NOTE. A bill of exceptions was tendered by the defendant, but afterwards was abandoned. This cause was tried, by consent of parties, by a special jury, as was also an issue in the case of Harvey v. Richards, at this term [Case No. 6,183]. The practice of summoning special juries, appears from the records of our courts, to have been early prevalent in Massachusetts (MSS. records, court of assistants, Suffolk county, March. 1691-2. Andrew Belcher v. James Lloyd.—Appeal from the county court in an action on a charter-party. The appellant desired a special jury of merchants, which was accordingly granted. There are many other like cases), but it has been long disused, and there is- now no power in any state court of this state, to proceed otherwise than by a jury returned and selected according to the statute provision, by drawing their names from a box kept for that purpose, by the selectmen of every town.

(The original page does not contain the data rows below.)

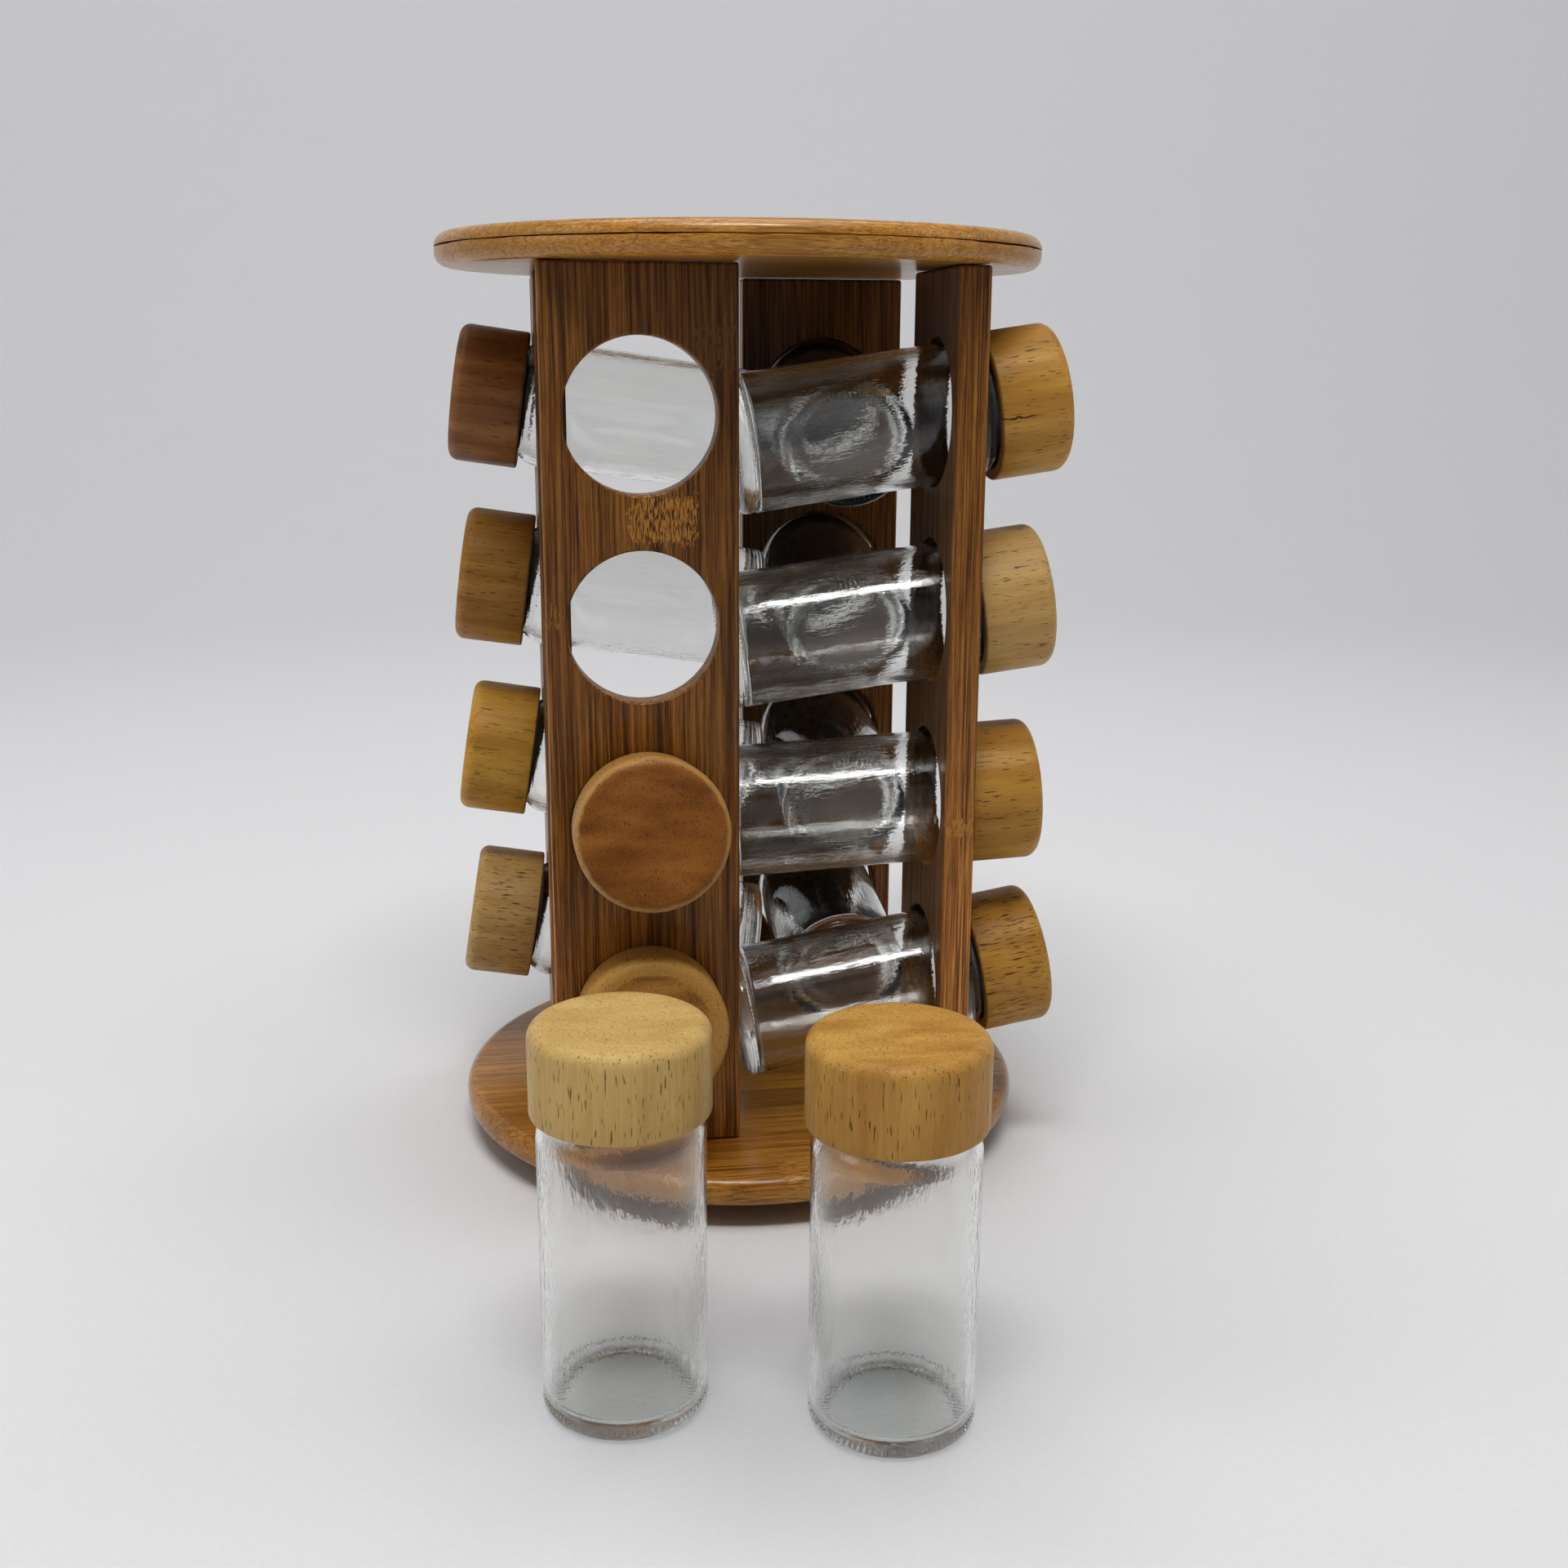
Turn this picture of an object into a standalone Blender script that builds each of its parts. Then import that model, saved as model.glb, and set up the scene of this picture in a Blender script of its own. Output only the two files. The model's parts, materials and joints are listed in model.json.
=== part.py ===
"""Spice carousel: two round bamboo discs joined by four bamboo panels set in a pinwheel.

Each panel has four round holes that hold glass jars lying on their side, cap outwards and a little
raised. The whole rack turns on a flat ball bearing over a rubber pad. Two more jars stand on the table.
Units are metres, +Z is up, the table is z = 0 and the turning axis is the Z axis.
"""

import math

import bmesh
import bpy
from mathutils import Matrix, Vector

MM = 0.001
GAP = 0.3 * MM  # play between pieces that touch
SMOOTH_ANGLE = math.radians(35)
MERGE_DISTANCE = 0.01 * MM

# Discs
DISC_RADIUS = 100 * MM
BASE_BOTTOM = 8.3 * MM
BASE_THICKNESS = 10.2 * MM
TOP_THICKNESS = 10.5 * MM
DISC_ROUND = 4.2 * MM
DISC_SEGMENTS = 48
PIN_BORE_RADIUS = 3.8 * MM
PIN_BORE_DEPTH = 5.5 * MM

# Panels, described for the front one; the others are quarter turns of it
PANEL_HEIGHT = 282 * MM
PANEL_WIDTH = 59.8 * MM
PANEL_THICKNESS = 10.2 * MM
PANEL_FACE = 68.5 * MM  # from the turning axis to the outer face
PANEL_INNER_EDGE = -8.9 * MM  # x of the edge nearest the axis
PANEL_BEVEL = 0.8 * MM
BEVEL_ANGLE = math.radians(60)  # edges at least this sharp are chamfered
HOLE_RADIUS = 23.6 * MM
HOLE_PITCH = 64 * MM
HOLE_COUNT = 4
HOLE_SEGMENTS = 32
SIDES = ("front", "right", "back", "left")

# Jars, measured up from the base of the glass
JAR_SEGMENTS = 20
GLASS_RADIUS = 22.2 * MM
GLASS_WALL = 2.0 * MM
GLASS_FLOOR = 4.5 * MM
GLASS_HEEL = 4.0 * MM
INNER_HEEL = 2.0 * MM
INNER_SHOULDER_DROP = 1.0 * MM  # the inside starts to narrow this far below the outside
SHOULDER_Z = 79.1 * MM
NECK_Z = 83.5 * MM
NECK_RADIUS = 19.2 * MM
MOUTH_RADIUS = 17.2 * MM
MOUTH_Z = 97.0 * MM
CAP_Z = 84.3 * MM
CAP_RADIUS = 23.8 * MM
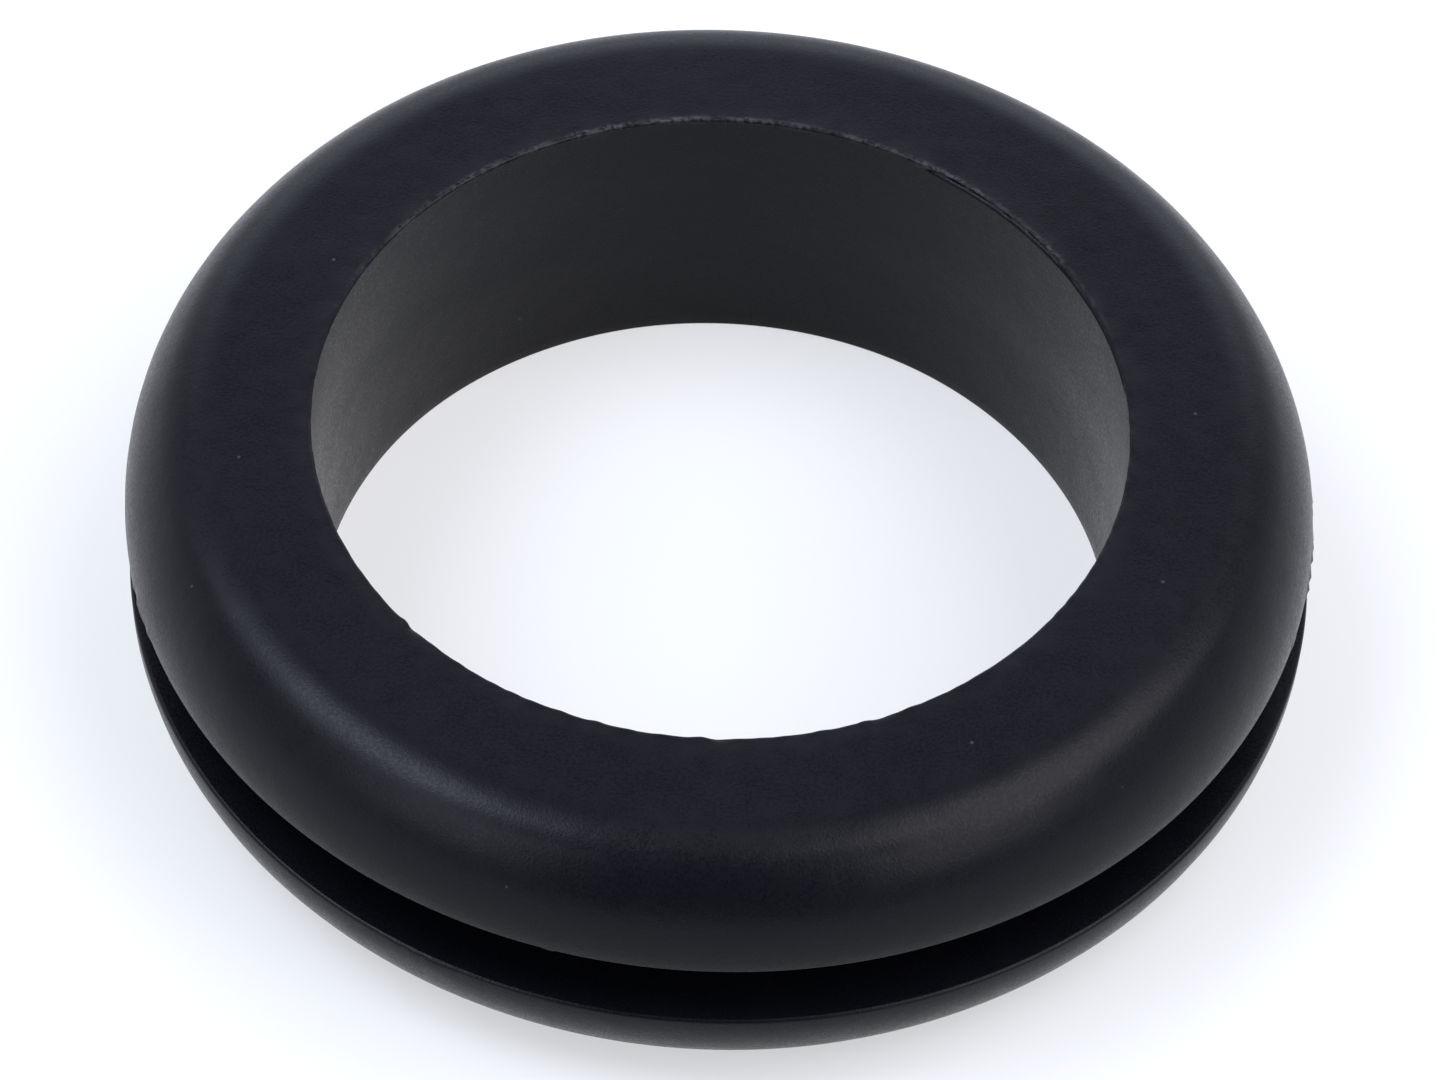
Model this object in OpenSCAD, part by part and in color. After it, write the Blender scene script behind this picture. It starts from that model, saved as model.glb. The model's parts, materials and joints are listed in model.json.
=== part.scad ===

STORY, Circuit Justice, after summing up the facts to the jury, expressed himself to the following effect upon the law of the case:

By the general law, a factor has the security of the person, as well as a lien upon the goods of his principal, for all advances made on them. But he may waive his right to resort to the person, and if he does so, by an express agreement, it will be binding upon him. The agreement relied on in the present case is in writing; and the construction of it is a mere question of law for the determination of the court, upon which it is bound to instruct the jury. The agreement, in my judgment, contains an express contract, upon the part of the defendant, to look solely to the goods as security for the advances, and to exonerate the person and other property of the plaintiff from all responsibility for the payment. If this be the bargain between the parties, it is perfectly immaterial, whether it be prudent or discreet, or not. It is sufficient, that it is made; and the jury are bound to return a verdict for the plaintiff for the difference between the advance and the net proceeds of the property, when sold. In respect to interest, none is to be allowed upon the balance of the accounts, unless from the general usage of trade, or the particular course of dealing between the ¡parties, it is satisfactorily proved that interest was, in the understanding of the parties, to be paid.

Verdict for plaintiff, without allowance to defendant for the advance.